= DATA BLOCK =
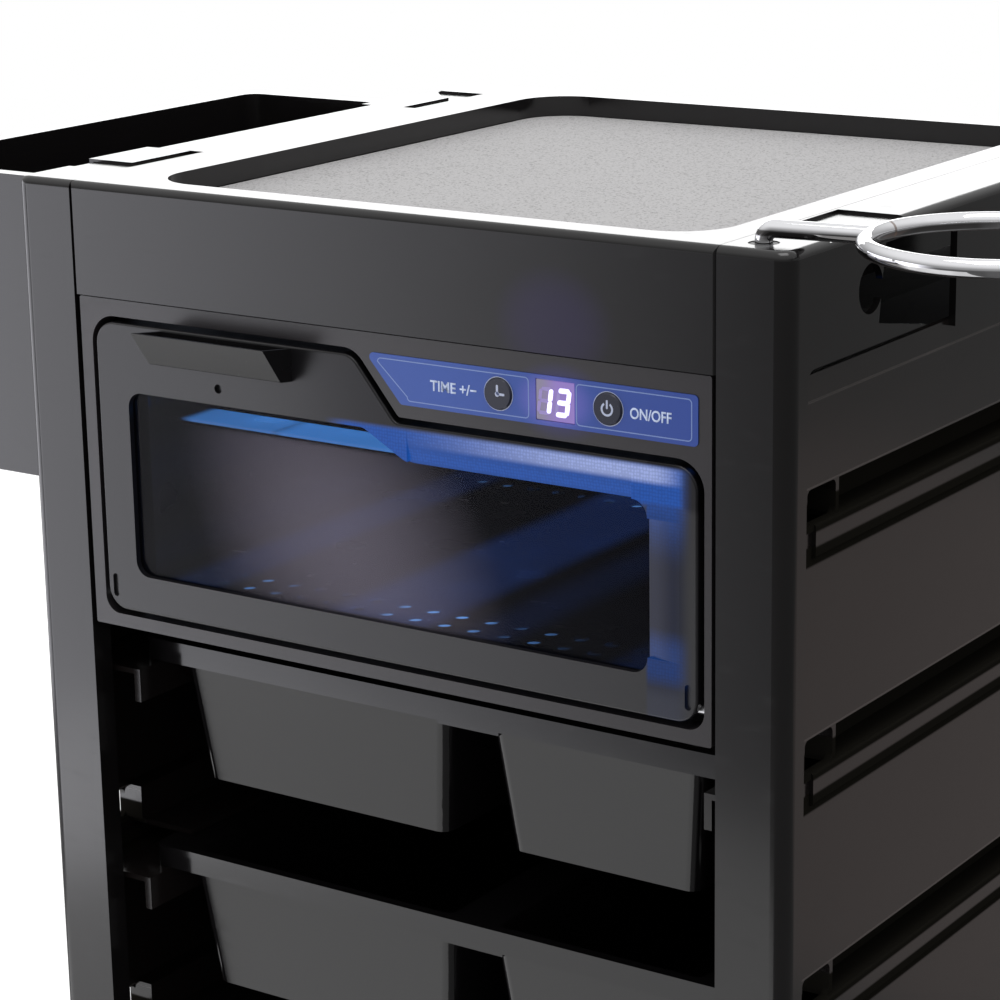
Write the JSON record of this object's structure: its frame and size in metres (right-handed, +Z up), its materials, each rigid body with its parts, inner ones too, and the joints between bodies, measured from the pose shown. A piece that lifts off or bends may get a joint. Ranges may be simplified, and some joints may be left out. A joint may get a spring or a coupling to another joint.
{
  "type": "uv sterilizer cart",
  "caption": "Tall trolley on swivel castors with sliding bins, a side bin and a swinging ring, its top bay a UV cabinet with a drop-down windowed door.",
  "frame": {"origin": "middle of the bounding box, on the floor", "axes": "+Z up, +X to the right when facing the cabinet's door, -Y out of the door towards the user"},
  "size_m": [0.6314, 0.3758, 0.8391],
  "materials": {
    "gloss_black": "gloss",
    "satin_black": "satin",
    "mat_grey": "speckled matt",
    "chrome": "polished",
    "steel": "satin",
    "liner": "polished",
    "housing": "satin",
    "smoked_pane": "gloss",
    "lamp_glass": "gloss",
    "white_plastic": "matt",
    "label_blue": "satin",
    "display_dark": "gloss",
    "button_dark": "gloss",
    "board_green": "satin",
    "magnet": "matt",
    "nylon_black": "satin",
    "tread": "matt"
  },
  "bodies": {
    "cart": {"left_side_frame": "gloss_black", "right_side_frame": "gloss_black", "left_side_panel": "gloss_black", "right_side_panel": "gloss_black", "top_tray": "gloss_black", "rubber_mat": "mat_grey", "base": "gloss_black", "back_panel": "gloss_black", "back_screws": "steel", "frame_screws": "steel", "castor_stems": "steel", "ring_bush": "nylon_black", "module_bezel": "satin_black", "module_housing": "housing", "uv_chamber": "liner", "chamber_shelf": "liner", "lamp_reflector": "liner", "lamp_shield": "liner", "uv_lamp": "lamp_glass", "lamp_holder_left": "white_plastic", "lamp_holder_right": "white_plastic", "ballast": "housing", "power_inlet": "nylon_black", "control_board": "board_green", "tact_switches": "nylon_black", "digit_display": "display_dark", "control_label": "label_blue", "hinge_pins": "steel", "catch_magnet": "magnet", "door_switch": "nylon_black"},
    "door": {"door_frame": "satin_black", "door_window": "smoked_pane", "window_retainer": "satin_black", "door_handle": "gloss_black", "strike_plate": "steel"},
    "time_button": {"time_button": "button_dark"},
    "power_button": {"power_button": "button_dark"},
    "tray_1": {"tray_1": "gloss_black"},
    "tray_2": {"tray_2": "gloss_black"},
    "tray_3": {"tray_3": "gloss_black"},
    "tray_4": {"tray_4": "gloss_black"},
    "tray_5": {"tray_5": "gloss_black"},
    "ring": {"hair_dryer_ring": "chrome"},
    "side_bin": {"side_bin": "gloss_black"},
    "castor_front_left": {"castor_hood_front_left": "nylon_black"},
    "wheels_front_left": {"castor_wheels_front_left": "tread", "castor_axle_front_left": "steel"},
    "castor_front_right": {"castor_hood_front_right": "nylon_black"},
    "wheels_front_right": {"castor_wheels_front_right": "tread", "castor_axle_front_right": "steel"},
    "castor_rear_left": {"castor_hood_rear_left": "nylon_black"},
    "wheels_rear_left": {"castor_wheels_rear_left": "tread", "castor_axle_rear_left": "steel"},
    "castor_rear_right": {"castor_hood_rear_right": "nylon_black"},
    "wheels_rear_right": {"castor_wheels_rear_right": "tread", "castor_axle_rear_right": "steel"}
  },
  "joints": [
    {"name": "door_hinge", "type": "hinge", "parent": "cart", "child": "door", "pos_m": [0, -0.1569, 0.6452], "axis": [1, 0, 0], "range_deg": [0, 90]},
    {"name": "time_button_press", "type": "slide", "parent": "cart", "child": "time_button", "axis": [0, 1, 0], "range_m": [0, 0.0005], "stiffness_N_per_m": 600, "springref_m": -0.0008},
    {"name": "power_button_press", "type": "slide", "parent": "cart", "child": "power_button", "axis": [0, 1, 0], "range_m": [0, 0.0005], "stiffness_N_per_m": 600, "springref_m": -0.0008},
    {"name": "tray_1_slide", "type": "slide", "parent": "cart", "child": "tray_1", "axis": [0, -1, 0], "range_m": [0, 0.25]},
    {"name": "tray_2_slide", "type": "slide", "parent": "cart", "child": "tray_2", "axis": [0, -1, 0], "range_m": [0, 0.25]},
    {"name": "tray_3_slide", "type": "slide", "parent": "cart", "child": "tray_3", "axis": [0, -1, 0], "range_m": [0, 0.25]},
    {"name": "tray_4_slide", "type": "slide", "parent": "cart", "child": "tray_4", "axis": [0, -1, 0], "range_m": [0, 0.25]},
    {"name": "tray_5_slide", "type": "slide", "parent": "cart", "child": "tray_5", "axis": [0, -1, 0], "range_m": [0, 0.25]},
    {"name": "ring_swing", "type": "hinge", "parent": "cart", "child": "ring", "pos_m": [0.173, -0.1475, 0.83], "axis": [0, 0, 1], "continuous": true},
    {"name": "side_bin_lift_off", "type": "slide", "parent": "cart", "child": "side_bin", "axis": [-1, 0, 0], "range_m": [0, 0.05]},
    {"name": "castor_front_left_swivel", "type": "hinge", "parent": "cart", "child": "castor_front_left", "pos_m": [-0.138, -0.1121, 0.07], "axis": [0, 0, 1], "continuous": true},
    {"name": "wheels_front_left_roll", "type": "hinge", "parent": "castor_front_left", "child": "wheels_front_left", "pos_m": [-0.138, -0.0941, 0.025], "axis": [1, 0, 0], "continuous": true},
    {"name": "castor_front_right_swivel", "type": "hinge", "parent": "cart", "child": "castor_front_right", "pos_m": [0.138, -0.1121, 0.07], "axis": [0, 0, 1], "continuous": true},
    {"name": "wheels_front_right_roll", "type": "hinge", "parent": "castor_front_right", "child": "wheels_front_right", "pos_m": [0.138, -0.0941, 0.025], "axis": [1, 0, 0], "continuous": true},
    {"name": "castor_rear_left_swivel", "type": "hinge", "parent": "cart", "child": "castor_rear_left", "pos_m": [-0.138, 0.1379, 0.07], "axis": [0, 0, 1], "continuous": true},
    {"name": "wheels_rear_left_roll", "type": "hinge", "parent": "castor_rear_left", "child": "wheels_rear_left", "pos_m": [-0.138, 0.1559, 0.025], "axis": [1, 0, 0], "continuous": true},
    {"name": "castor_rear_right_swivel", "type": "hinge", "parent": "cart", "child": "castor_rear_right", "pos_m": [0.138, 0.1379, 0.07], "axis": [0, 0, 1], "continuous": true},
    {"name": "wheels_rear_right_roll", "type": "hinge", "parent": "castor_rear_right", "child": "wheels_rear_right", "pos_m": [0.138, 0.1559, 0.025], "axis": [1, 0, 0], "continuous": true}
  ]
}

= EXERCISE INSTRUCTIONS =
Every line that holds the word "with" should be extracted.

= SOLUTION =
Write the JSON record of this object's structure: its frame and size in metres (right-handed, +Z up), its materials, each rigid body with its parts, inner ones too, and the joints between bodies, measured from the pose shown. A piece that lifts off or bends may get a joint. Ranges may be simplified, and some joints may be left out. A joint may get a spring or a coupling to another joint.
  "caption": "Tall trolley on swivel castors with sliding bins, a side bin and a swinging ring, its top bay a UV cabinet with a drop-down windowed door.",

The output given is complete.